EXERCISE DESCRIPTION:
Everything in the listing should be restated word for word.

SUPPLIED MATERIAL:
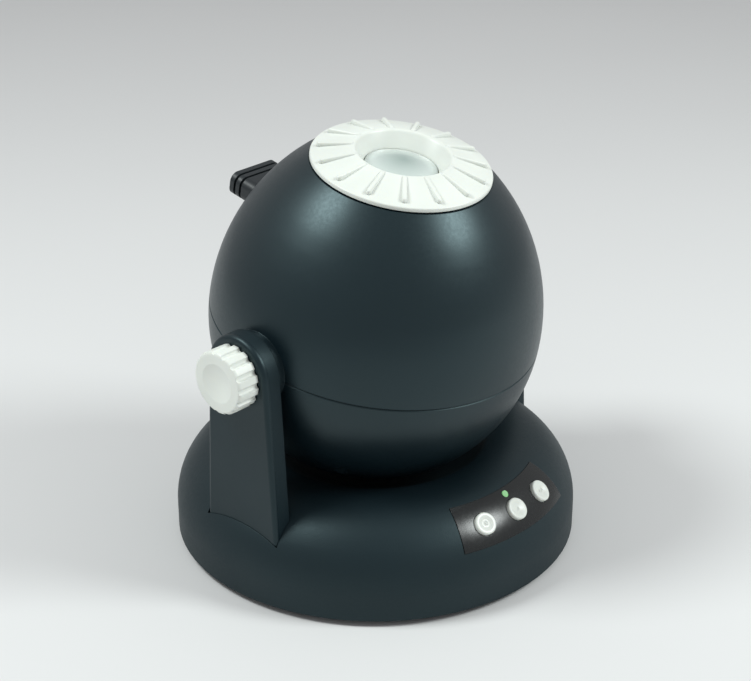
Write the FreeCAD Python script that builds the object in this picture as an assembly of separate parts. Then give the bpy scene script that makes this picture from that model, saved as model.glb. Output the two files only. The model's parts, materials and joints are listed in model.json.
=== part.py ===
"""A home planetarium projector: a dark egg-shaped head with a ribbed white focus ring, tilting between two
arms that stand in a round battery base.

Millimetres, +Z up. The origin is on the table, under the centre of the base. The front, with the buttons, faces -Y
and the disc tray leaves the head at the back, towards +Y. The head is drawn in its own frame, with its origin on the
tilt axis and +Z along the light's path, and is then leaned forward by rest_tilt and lifted by pivot_height.
"""
import math
import os

import FreeCAD
import Part

V = FreeCAD.Vector
X, Y, Z = V(1, 0, 0), V(0, 1, 0), V(0, 0, 1)
ORIGIN = V(0, 0, 0)

# Stance
rest_tilt = 11.5

# Clearances
slide_gap = 0.2          # between a sliding piece and its guide
seat_gap = 0.3           # between pieces of two bodies that rest on each other
turn_gap = 0.1           # round a shaft that turns in its bore
fit_gap = 0.15           # round a trim piece in its recess

# Head shells
ball_radius = 75.0
land_radius = 40.2       # flat land on top of the dome, under the focus ring
land_height = 74.3
shell_wall = 2.2
seam_groove = 0.5
lip_height = 2.0
neck_bore = 33.5
neck_wall = 2.2
neck_length = 16.3
post_inset = 17.0        # from the ball's radius to the middle of the screw posts
post_radius = 4.6
post_clearance = 2.5     # between the posts and the tray's rails
post_pilot = 15.0
vent_count = 7
vent_pitch = 6.0
vent_width = 2.4
vent_low = -46.0
vent_high = -24.0

# Tilt pivot
journal_radius = 9.0
journal_bore = 5.5
hub_radius = 16.0
hub_depth = 7.0          # inwards from the ball's radius
hub_proud = 1.2
flange_radius = 13.5
flange_thickness = 2.5
washer_radius = 15.0
washer_thickness = 1.0
key_size = 3.0
stud_radius = 4.0

# Arms
arm_plate = 6.0
arm_cover = 2.6
arm_head_radius = 17.5
arm_foot_half = 23.0
arm_channel_half = 5.0
arm_channel_depth = 3.6
arm_edge_round = 2.0
arm_foot_reach = 17.0
arm_foot_thickness = 4.0
arm_screw_offset = 13.0

# Knob and cap on the pivot
knob_radius = 14.0
knob_depth = 10.6
knob_flutes = 15
knob_flute_radius = 1.5
knob_edge = 1.6

# Focus ring
ring_radius = 39.7
ring_edge = 1.9          # height of the outer edge
ring_slope = 15.7        # degrees, falling outwards
rim_radius = 20.9
rim_round = 1.6
throat_radius = 16.4
throat_rise = 0.4        # its upper edge, above the land
throat_length = 3.2
ring_wall = 2.2
skirt_outer = 33.1
skirt_inner = 30.1
skirt_length = 18.8
rib_count = 15
rib_phase = 7.8          # degrees, of the first rib
rib_width = 2.8
rib_top_width = 2.1
rib_start_height = 0.6
rib_end_height = 1.9
rib_start_inset = 1.7    # from the rim's inner edge
rib_outer_radius = 37.3
rib_sink = 0.6
retainer_thickness = 1.5
retainer_radius = 35.5
retainer_bite = 0.8

# Focus cam
focus_turn = 45.0        # degrees each way
focus_travel = 2.985     # millimetres each way
cam_pin_radius = 2.0
cam_pin_count = 3
cam_pin_drop = 13.3      # below the land
cam_groove_depth = 1.6

# Lens barrel and lenses
guide_inner = 24.6
guide_wall = 2.2
guide_drop = 4.8         # below the land
barrel_wall = 4.2
barrel_length = 17.5
shoulder_gap = 0.6       # left under the throat at the end of the travel
shoulder_thickness = 2.5
nose_gap = 0.5
nose_wall = 1.3
front_lens_edge = 0.6
front_lens_step = 2.6
front_lens_curve = 36.0
rear_lens_edge = 3.0
rear_lens_curve = 52.0
rear_lens_lift = 7.0     # above the barrel's lower end
lens_gap = 0.1
stop_radius = 13.4
barrel_retainer = 2.5

# Disc tray
slot_clearance = 0.4
slot_low = 23.4
slot_high = 32.0
tray_inset = 38.0        # from the ball's radius to the tray's sides
tray_floor = 24.0
tray_thickness = 2.6
tray_front_inset = 2.0
tray_border = 7.7
grip_half = 14.3
grip_low = 23.6
grip_high = 34.8
grip_reach = 13.8        # behind the dome
grip_corner = 4.0
grip_flange = 2.6
grip_groove = 1.3
grip_groove_depth = 1.3
grip_root = 25.0
grip_pitch = 3.6

# Star disc and its drive
gear_module = 1.25
gear_border = 4.5        # from the tray's side to the disc gear's pitch circle
pinion_teeth = 16
gear_thickness = 3.3
gear_backlash = 0.16
window_ledge = 4.3
film_inset = 2.5
film_thickness = 1.0
clip_height = 0.9
pinion_hub_radius = 5.0
shaft_radius = 1.5
shaft_depth = 4.0
motor_radius = 12.0
motor_length = 22.0
motor_boss_radius = 4.0
motor_ear_reach = 20.0
motor_ear_screw = 16.5
motor_ear = 1.6
motor_ear_half = 3.5

# Chassis and tower
chassis_inset = 9.0      # from the ball's radius
chassis_low = 18.0
chassis_thickness = 3.0
light_spread = 0.4
rail_wall = 3.2
rail_lip = 2.4
rail_end_inset = 23.0
tower_room = 9.4
tower_depth = 27.0
tower_wall = 2.4
tower_deck = 38.0
tower_foot_reach = 6.6
tower_screw_reach = 3.1
tower_screw_offset = 12.0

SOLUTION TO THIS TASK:
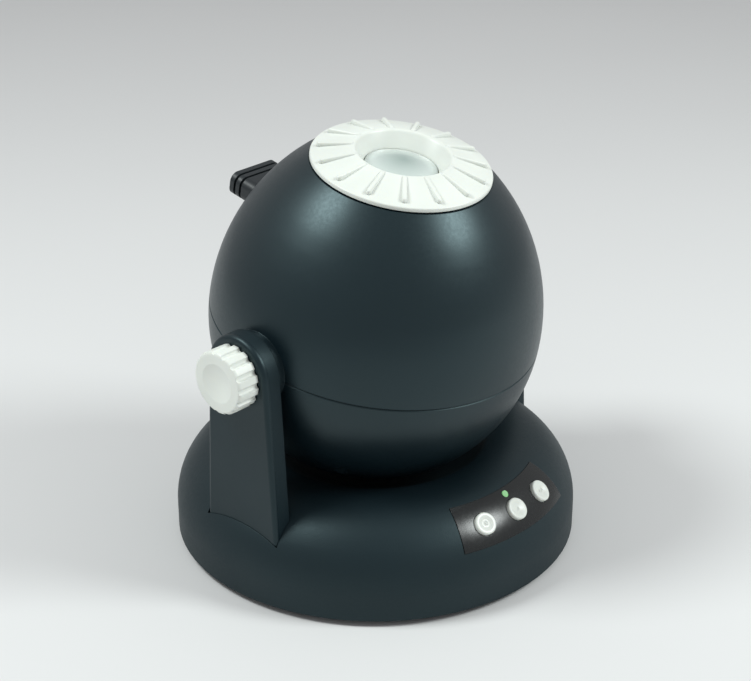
Write the FreeCAD Python script that builds the object in this picture as an assembly of separate parts. Then give the bpy scene script that makes this picture from that model, saved as model.glb. Output the two files only. The model's parts, materials and joints are listed in model.json.
=== part.py ===
"""A home planetarium projector: a dark egg-shaped head with a ribbed white focus ring, tilting between two
arms that stand in a round battery base.

Millimetres, +Z up. The origin is on the table, under the centre of the base. The front, with the buttons, faces -Y
and the disc tray leaves the head at the back, towards +Y. The head is drawn in its own frame, with its origin on the
tilt axis and +Z along the light's path, and is then leaned forward by rest_tilt and lifted by pivot_height.
"""
import math
import os

import FreeCAD
import Part

V = FreeCAD.Vector
X, Y, Z = V(1, 0, 0), V(0, 1, 0), V(0, 0, 1)
ORIGIN = V(0, 0, 0)

# Stance
rest_tilt = 11.5

# Clearances
slide_gap = 0.2          # between a sliding piece and its guide
seat_gap = 0.3           # between pieces of two bodies that rest on each other
turn_gap = 0.1           # round a shaft that turns in its bore
fit_gap = 0.15           # round a trim piece in its recess

# Head shells
ball_radius = 75.0
land_radius = 40.2       # flat land on top of the dome, under the focus ring
land_height = 74.3
shell_wall = 2.2
seam_groove = 0.5
lip_height = 2.0
neck_bore = 33.5
neck_wall = 2.2
neck_length = 16.3
post_inset = 17.0        # from the ball's radius to the middle of the screw posts
post_radius = 4.6
post_clearance = 2.5     # between the posts and the tray's rails
post_pilot = 15.0
vent_count = 7
vent_pitch = 6.0
vent_width = 2.4
vent_low = -46.0
vent_high = -24.0

# Tilt pivot
journal_radius = 9.0
journal_bore = 5.5
hub_radius = 16.0
hub_depth = 7.0          # inwards from the ball's radius
hub_proud = 1.2
flange_radius = 13.5
flange_thickness = 2.5
washer_radius = 15.0
washer_thickness = 1.0
key_size = 3.0
stud_radius = 4.0

# Arms
arm_plate = 6.0
arm_cover = 2.6
arm_head_radius = 17.5
arm_foot_half = 23.0
arm_channel_half = 5.0
arm_channel_depth = 3.6
arm_edge_round = 2.0
arm_foot_reach = 17.0
arm_foot_thickness = 4.0
arm_screw_offset = 13.0

# Knob and cap on the pivot
knob_radius = 14.0
knob_depth = 10.6
knob_flutes = 15
knob_flute_radius = 1.5
knob_edge = 1.6

# Focus ring
ring_radius = 39.7
ring_edge = 1.9          # height of the outer edge
ring_slope = 15.7        # degrees, falling outwards
rim_radius = 20.9
rim_round = 1.6
throat_radius = 16.4
throat_rise = 0.4        # its upper edge, above the land
throat_length = 3.2
ring_wall = 2.2
skirt_outer = 33.1
skirt_inner = 30.1
skirt_length = 18.8
rib_count = 15
rib_phase = 7.8          # degrees, of the first rib
rib_width = 2.8
rib_top_width = 2.1
rib_start_height = 0.6
rib_end_height = 1.9
rib_start_inset = 1.7    # from the rim's inner edge
rib_outer_radius = 37.3
rib_sink = 0.6
retainer_thickness = 1.5
retainer_radius = 35.5
retainer_bite = 0.8

# Focus cam
focus_turn = 45.0        # degrees each way
focus_travel = 2.985     # millimetres each way
cam_pin_radius = 2.0
cam_pin_count = 3
cam_pin_drop = 13.3      # below the land
cam_groove_depth = 1.6

# Lens barrel and lenses
guide_inner = 24.6
guide_wall = 2.2
guide_drop = 4.8         # below the land
barrel_wall = 4.2
barrel_length = 17.5
shoulder_gap = 0.6       # left under the throat at the end of the travel
shoulder_thickness = 2.5
nose_gap = 0.5
nose_wall = 1.3
front_lens_edge = 0.6
front_lens_step = 2.6
front_lens_curve = 36.0
rear_lens_edge = 3.0
rear_lens_curve = 52.0
rear_lens_lift = 7.0     # above the barrel's lower end
lens_gap = 0.1
stop_radius = 13.4
barrel_retainer = 2.5

# Disc tray
slot_clearance = 0.4
slot_low = 23.4
slot_high = 32.0
tray_inset = 38.0        # from the ball's radius to the tray's sides
tray_floor = 24.0
tray_thickness = 2.6
tray_front_inset = 2.0
tray_border = 7.7
grip_half = 14.3
grip_low = 23.6
grip_high = 34.8
grip_reach = 13.8        # behind the dome
grip_corner = 4.0
grip_flange = 2.6
grip_groove = 1.3
grip_groove_depth = 1.3
grip_root = 25.0
grip_pitch = 3.6

# Star disc and its drive
gear_module = 1.25
gear_border = 4.5        # from the tray's side to the disc gear's pitch circle
pinion_teeth = 16
gear_thickness = 3.3
gear_backlash = 0.16
window_ledge = 4.3
film_inset = 2.5
film_thickness = 1.0
clip_height = 0.9
pinion_hub_radius = 5.0
shaft_radius = 1.5
shaft_depth = 4.0
motor_radius = 12.0
motor_length = 22.0
motor_boss_radius = 4.0
motor_ear_reach = 20.0
motor_ear_screw = 16.5
motor_ear = 1.6
motor_ear_half = 3.5

# Chassis and tower
chassis_inset = 9.0      # from the ball's radius
chassis_low = 18.0
chassis_thickness = 3.0
light_spread = 0.4
rail_wall = 3.2
rail_lip = 2.4
rail_end_inset = 23.0
tower_room = 9.4
tower_depth = 27.0
tower_wall = 2.4
tower_deck = 38.0
tower_foot_reach = 6.6
tower_screw_reach = 3.1
tower_screw_offset = 12.0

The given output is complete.